Amplifying favorable comments made earlier this year by Gov. Jerry Brown regarding future oil and natural gas development in California, the head of the state department responsible for overseeing drilling said recently that Brown supports the use of hydraulic fracturing (fracking).

Speaking at a regional meeting of the American Chemical Society in San Francisco last week, Department of Conservation Director Mark Nechodom said Brown is supportive of the controversial drilling practice.

At another recent meeting in the San Francisco Bay area, as a participant on a Climate One panel on energy, the economy and environment, Nechodom said that in California’s historical use of fracturing “we have no evidence that there is any environmental damage or hazard to human health, no evidence.” The state has not had separate rules for fracking, but his department has now drafted some (see Shale Daily, Nov. 30, 2012). There have not been any cases of groundwater contamination by fracking in California, he said.

“Fracking is actually one of many thousands of different industrial processes in which we use incredibly dangerous chemicals and we regulate the use of those incredibly dangerous chemicals through disclosure processes,” Nechodom said. He referenced new state law (SB 4) and draft rules from the state’s Division of Oil, Gas and Geothermal Resources (DOGGR) that call for mandatory industry disclosure of chemicals used in fracking.

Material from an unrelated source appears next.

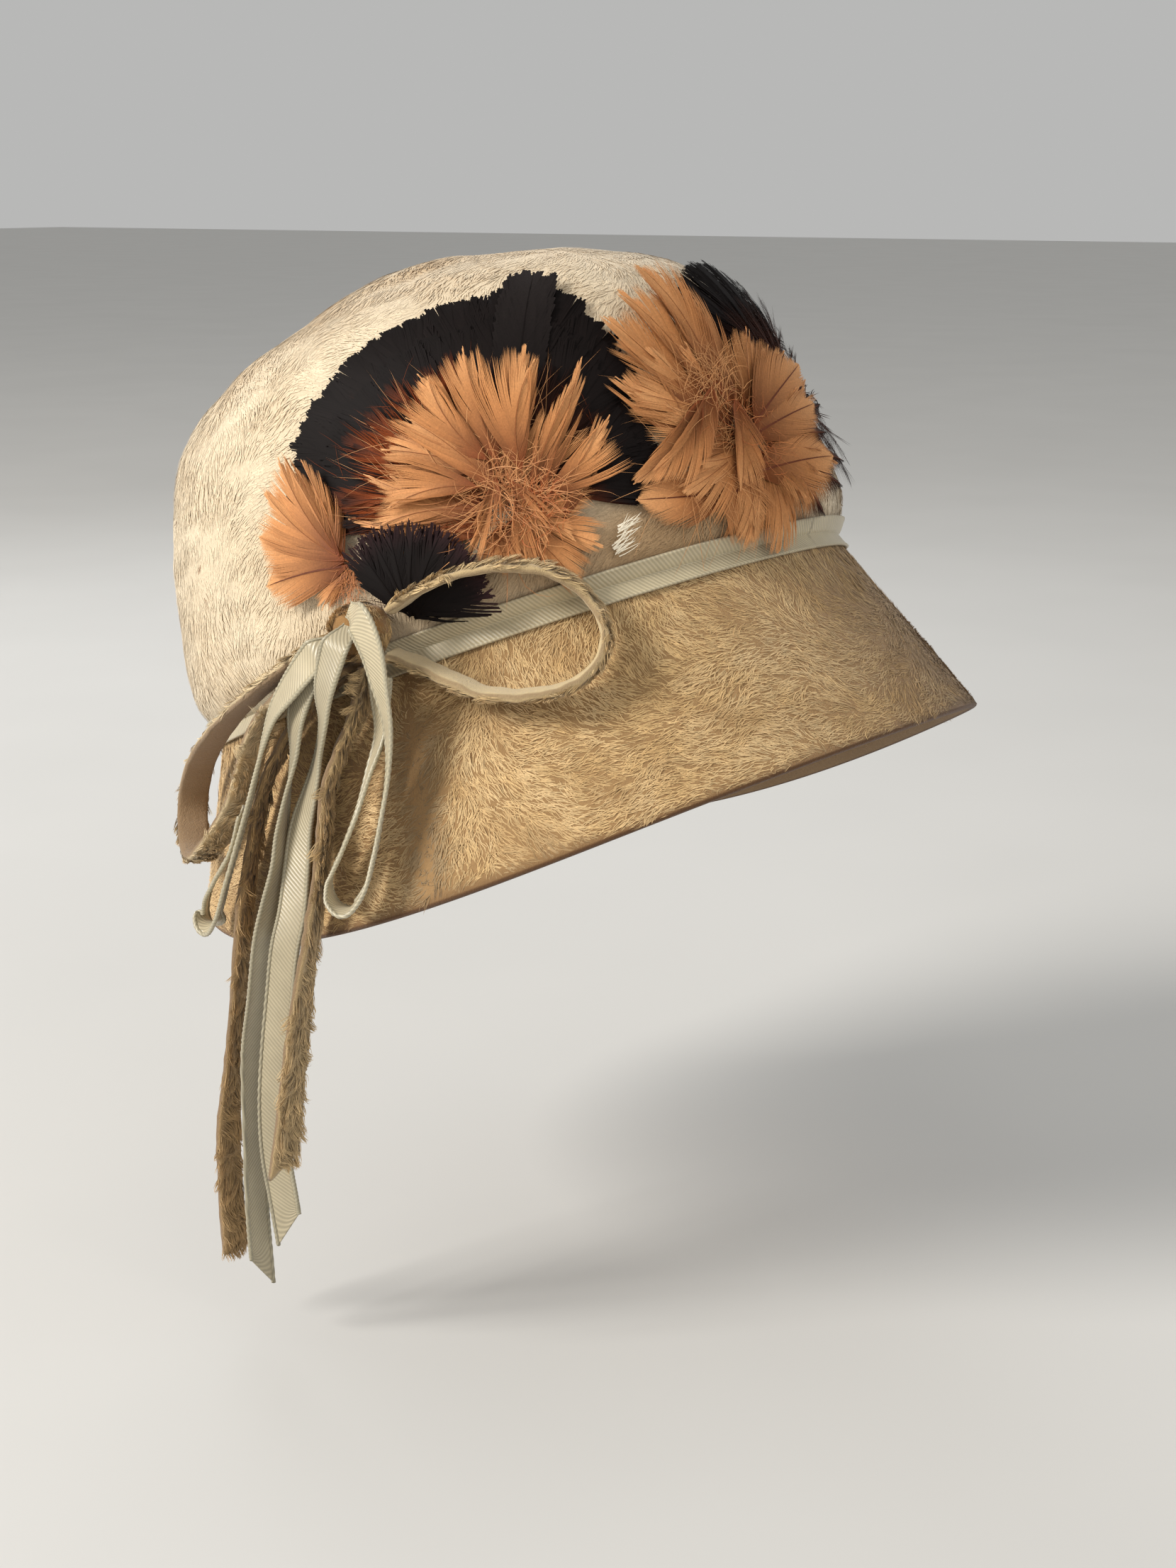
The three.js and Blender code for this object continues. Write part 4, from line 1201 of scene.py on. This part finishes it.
def make_low_dark():
    rosette = Rosette(73.5, 9.5, 104)
    # The barb tips are painted a purplish grey: painted sheen.
    ramp = ([0, 0.72, 1], np.array([BLACK_BROWN, BLACK_BROWN, DUSK_SHEEN * 0.45]))
    kind = dict(DARK_CUT, ramp=ramp, bunch=4, spread=0.14, notch=3.0)
    fan(rosette, kind, (-26, 86), 15, 1, 23, 9, (4.0, 3.2), 10, cup=0.08)
    colours = (BLACK_BROWN, RUST_DARK)
    rosette.wisps(150, (1, 2), (3, 2), (-60, 90), (8, 20), (1.2, 4.0), colours, 0.5, 0.08)
    build("low_dark_feathers", rosette.batch, dark_feather, ["feathers_low_dark"])


def make_front_tan():
    rosette = Rosette(12, 30, 105)
    fan(rosette, PETAL, (-60, -6), 7, 5, 48, 15, (1.2, 4.5), 24, 1.0, 7, cup=0.14)
    fan(rosette, PETAL, (2, 62), 7, 5, 32, 14, (1.2, 6.0), 26, 1.5, 9, cup=0.14)
    fan(rosette, SPOTTED, (70, 150), 6, 6, 30, 15, (1.2, 6.0), 12, 0.5, wander=3)
    fan(rosette, PETAL, (80, 170), 8, 5, 26, 14, (1.8, 6.0), 28, 0.5, 9, cup=0.12)
    fan(rosette, PETAL, (-176, -70), 11, 2, 32, 15, (1.4, 4.0), 24, 0.5, 8, cup=0.12)
    single_feathers(rosette, VANE, [
        (-2, 1, 58, 32, 22, 5.5, 4.0, 12, 0.0, 0.05),
        (-5, -2, 76, 30, 20, 5.0, 4.0, 8, 0.0, 0.05),
        (-8, -11, 88, 30, 20, 4.0, 5.0, 6, 0.0, 0.05),
        (-18, -4, 156, 24, 22, 4.0, 0.0, 8, 0.0, 0.08),
        (-13, -14, -84, 27, 15, 4.0, -1.0, 10, 0.0, 0.05),
    ])
    single_feathers(rosette, PETAL, [
        (-6, 10, 0, 42, 11, 5.0, 2.5, -14, 0.0, 0.15),
        (-9, 9, -10, 38, 10, 5.0, 1.5, -18, 0.0, 0.15),
        (-13, 4, -16, 39, 12, 4.5, 0.5, -12, 0.0, 0.15),
        (-20, -2, -20, 28, 12, 4.0, 0.0, -10, 0.0, 0.15),
        (-8, 15, -140, 34, 9, 7.0, -2.5, 34, 0.0, 0.15),
        (-13, 12, -134, 32, 9, 6.5, -2.5, 30, 0.0, 0.15),
        (-4, 10, -168, 26, 9, 7.0, -2.0, 24, 0.0, 0.15),
    ])
    rosette.wisps(260, (2, 0), (5, 5), (-180, 180), (5, 12), (4.0, 9.0), (EMBER_LIGHT, TAN), 1.2, 0.09)
    rosette.wisps(140, (-6, 14), (4, 3), (-120, 60), (6, 14), (6.0, 9.0), (TAN, TAN_TIP), 1.4, 0.09)
    rosette.wisps(120, (-16, -4), (6, 6), (-180, 180), (10, 24), (4.0, 7.0), (TAN, TAN_TIP), 0.7, 0.08)
    build("front_tan_feathers", rosette.batch, tan_feather, ["feathers_front_tan"])


def make_front_dark():
    rosette = Rosette(-8, 40, 106)
    fan(rosette, DARK_CUT, (-38, 44), 9, 3, 46, 15, (0.8, 3.4), 8)
    fan(rosette, DARK_DEEP, (70, 156), 6, 3, 31, 12, (0.8, 3.4), 8)
    fan(rosette, DARK_DEEP, (-30, 60), 7, 3, 34, 12, (1.4, 4.0), 8)
    build("front_dark_feathers", rosette.batch, dark_feather, ["feathers_front_dark"])


make_crown()
make_crown_nap()
make_brim()
for layer in BRIM_FUR:
    add_brim_fur(*layer)
make_band()
make_knot()
for strip in FELT_STRIPS:
    make_felt_strip(*strip)
for ribbon in RIBBON_PAINTED_SHADE:
    make_ribbon(ribbon)
make_side_dark()
make_side_tan()
make_curled_tan()
make_low_dark()
make_front_dark()
make_front_tan()


# The floor, the light and the camera at the photograph's angle, in metres. The columns of the
# lights: name, place, size, power and colour.
LIGHTS = [
    ("key", (-2.2, 1.36, 1.58), 1.2, 102, (1.0, 0.965, 0.915)),
    ("front", (-0.7, -1.1, 0.5), 0.9, 4.5, (1.0, 0.98, 0.95)),
    ("back", (0.8, 0.9, 0.8), 0.8, 4, (0.95, 0.97, 1.0)),
]
BACKDROP_COLOUR = (0.8, 0.8, 0.79, 1)
BACKDROP_STRENGTH = 0.6
FLOOR_HEIGHT = -0.185
FLOOR_REACH = 12.0
FLOOR_COLOUR = light(206, 205, 202)
CAMERA_PLACE = (-0.5853, -0.3929, 0.1352)
CAMERA_TURN = (math.radians(75.64), 0, math.radians(-57.71))
CAMERA_LENS = 54.11


def make_floor():
    reach = FLOOR_REACH
    corners = [(-reach, -reach), (reach, -reach), (reach, reach), (-reach, reach)]
    mesh = bpy.data.meshes.new("floor")
    mesh.from_pydata([(x, y, FLOOR_HEIGHT) for x, y in corners], [], [(0, 1, 2, 3)])
    mesh.materials.append(plain_material("floor_pale", tuple(FLOOR_COLOUR), 0.9))
    floor = bpy.data.objects.new("floor", mesh)
    bpy.context.scene.collection.objects.link(floor)


def add_light(name, spot, size, power, colour):
    lamp = bpy.data.lights.new(name, "AREA")
    lamp.shape = "DISK"
    lamp.size = size
    lamp.energy = power
    lamp.color = colour
    holder = bpy.data.objects.new(name, lamp)
    holder.location = spot
    aim = Vector((0, 0, 0)) - Vector(spot)
    holder.rotation_euler = aim.to_track_quat("-Z", "Y").to_euler()
    bpy.context.scene.collection.objects.link(holder)


def make_light():
    for lamp in LIGHTS:
        add_light(*lamp)
    bpy.context.scene.view_settings.view_transform = "Standard"
    world = bpy.data.worlds.new("studio")
    world.use_nodes = True
    backdrop = world.node_tree.nodes["Background"]
    backdrop.inputs["Color"].default_value = BACKDROP_COLOUR
    backdrop.inputs["Strength"].default_value = BACKDROP_STRENGTH
    bpy.context.scene.world = world


def make_camera():
    lens = bpy.data.cameras.new("view")
    lens.lens = CAMERA_LENS
    lens.sensor_width = 36
    lens.clip_start = 0.01
    holder = bpy.data.objects.new("view", lens)
    holder.location = CAMERA_PLACE
    holder.rotation_euler = CAMERA_TURN
    bpy.context.scene.collection.objects.link(holder)
    bpy.context.scene.camera = holder


make_floor()
make_light()
make_camera()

“Most people don’t know where their milk comes from; most of them don’t know where their gasoline comes from. I think it’s terribly important, and fracking happens to be the fulcrum point right now by which a lot of people are learning way more than they ever expected to know about how oil and gas is produced in California or elsewhere.”

When Brown signed SB 4, he made it clear that he wants to fine-tune the law next year, and he wants Nechodom’s state agency to be closely involved in interpreting and implementing the fracking rules (see Shale Daily, Sept. 24). The legislation “establishes strong environmental protections and transparency requirements for hydraulic fracturing,” according to a Brown spokesman.

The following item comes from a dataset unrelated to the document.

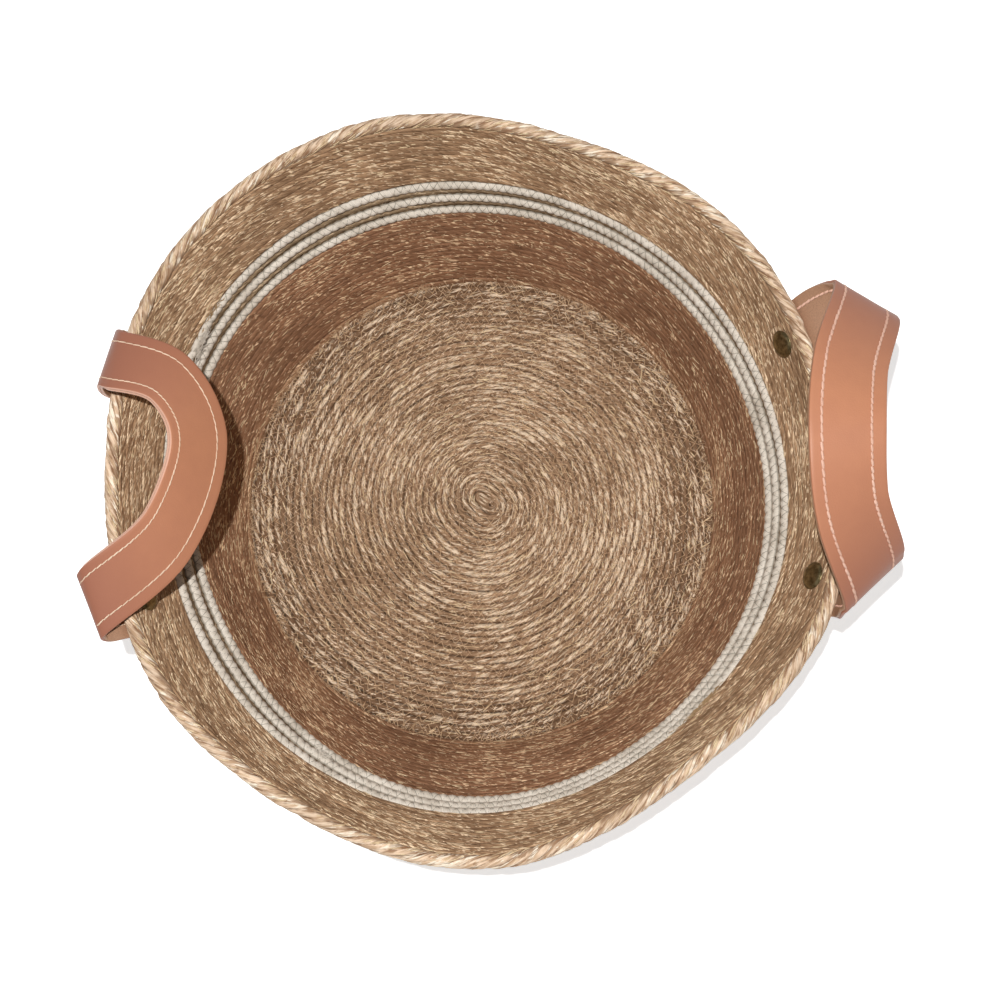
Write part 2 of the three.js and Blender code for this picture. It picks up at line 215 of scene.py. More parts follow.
BRONZE = MetalFinish("Antique_bronze", srgb(104, 90, 60), srgb(176, 158, 118))


# Materials


def add_node(tree: Tree, kind: str, inputs: dict | None = None, **settings: object) -> Node:
    """Adds a node to a tree, sets it up and wires its inputs.

    Args:
        tree: the tree of a material or a node group.
        kind: the node's type name.
        inputs: socket name or index to a value or an output socket.
        settings: the node's own properties.

    Returns:
        The new node.
    """
    node = tree.nodes.new(kind)
    for key, value in settings.items():
        setattr(node, key, value)
    for key, value in (inputs or {}).items():
        if isinstance(value, Socket):
            tree.links.new(value, node.inputs[key])
        else:
            node.inputs[key].default_value = value
    return node


class Bench:
    """Builds one node material and wires it."""

    def __init__(self, name: str) -> None:
        """Starts a material with its output and main shader.

        Args:
            name: the material's name.
        """
        self.material = bpy.data.materials.new(name)
        self.material.use_nodes = True
        self.tree = self.material.node_tree
        self.tree.nodes.clear()
        self.shader = self.add("BsdfPrincipled")
        self.add("OutputMaterial", {0: self.shader.outputs[0]})

    def add(self, kind: str, inputs: dict | None = None, **settings: object) -> Node:
        """Adds a shader node, named without its ShaderNode prefix, sets it up and wires its inputs."""
        return add_node(self.tree, "ShaderNode" + kind, inputs, **settings)

    def read(self, name: str, output: str = "Fac") -> Socket:
        """Reads one of the mesh's point attributes, its Fac for a value or its Vector for three."""
        return self.add("Attribute", attribute_name=name).outputs[output]

    def place(self) -> Socket:
        """Reads a point's own place on its object."""
        return self.add("TexCoord").outputs["Object"]

    def math(self, operation: str, *values: float | Socket) -> Socket:
        """Wires a Math node to its values and returns its result."""
        return self.add("Math", dict(enumerate(values)), operation=operation).outputs[0]

    def weigh(self, first: Socket, first_share: float, second: Socket, second_share: float) -> Socket:
        """Adds two values, each by its share."""
        parts = ((first, first_share), (second, second_share))
        return self.math("ADD", *(self.math("MULTIPLY", *part) for part in parts))

    def swing(self, noise: Socket, reach: float) -> Socket:
        """Makes a noise swing about nought, by its whole reach."""
        return self.math("MULTIPLY", self.math("SUBTRACT", noise, 0.5), reach)

    def noise(self, vector: Socket, scale: tuple, detail: float = 2.0, roughness: float = 0.5) -> Socket:
        """Wires a noise over a stretched vector.

        Args:
            vector: the coordinates.
            scale: how often it changes per metre on each axis.
            detail: the noise's octaves.
            roughness: how strong the fine octaves are.

        Returns:
            The noise's value socket.
        """
        stretched = self.add("VectorMath", {0: vector, 1: scale}, operation="MULTIPLY").outputs[0]
        noise = self.add(
            "TexNoise", {"Vector": stretched, "Scale": 1.0, "Detail": detail, "Roughness": roughness}
        )
        return noise.outputs["Fac"]

    def ramp(self, value: Socket, low: float, high: float, start: float = 0.0, end: float = 1.0) -> Socket:
        """Maps a value smoothly from one range to another, clamped.

        Args:
            value: the socket to map.
            low, high: the range read.
            start, end: the range written.

        Returns:
            The mapped value socket.
        """
        node = self.add(
            "MapRange", {0: value, 1: low, 2: high, 3: start, 4: end}, interpolation_type="SMOOTHSTEP"
        )
        return node.outputs[0]

    def mix(self, factor: float | Socket, first: Colour | Socket, second: Colour | Socket) -> Socket:
        """Mixes two colours, where the factor is the share of the second."""
        first, second = (c if isinstance(c, Socket) else (*c, 1.0) for c in (first, second))
        return self.add("Mix", {0: factor, 6: first, 7: second}, data_type="RGBA").outputs[2]

    def brighten(self, level: Socket, colour: Colour | Socket) -> Socket:
        """Scales a colour's brightness by a level."""
        colour = colour if isinstance(colour, Socket) else (*colour, 1.0)
        return self.add("HueSaturation", {"Value": level, "Color": colour}).outputs[0]

    def finish(
        self, colour: Socket, height: Socket, distance: float, roughness: float, **sockets: float
    ) -> Material:
        """Wires colour and bump into the shader and sets its plain values.

        Args:
            colour: the base colour's socket.
            height: the bump's height socket.
            distance: the bump's depth in metres.
            roughness: the shader's roughness.
            sockets: other shader inputs by name, with underscores for spaces.

        Returns:
            The finished material.
        """
        bump = self.add("Bump", {"Height": height, "Distance": distance, "Strength": 1.0})
        self.tree.links.new(colour, self.shader.inputs["Base Color"])
        self.tree.links.new(bump.outputs[0], self.shader.inputs["Normal"])
        self.shader.inputs["Roughness"].default_value = roughness
        for name, value in sockets.items():
            self.shader.inputs[name.replace("_", " ")].default_value = value
        return self.material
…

Brown has said previously “that going forward, there is a need for hydraulic fracturing-specific regulations to ensure environmental protection, and the Department of Conservation is developing those now,” a DOGGR spokesperson told NGI’s Shale Daily.

Brown and Nechodom have said that questions about the development of California’s fossil fuel deposits need to be answered “based on science, common sense and a deliberative process that listens to people, but also takes advantage of the great opportunities we have in the state.”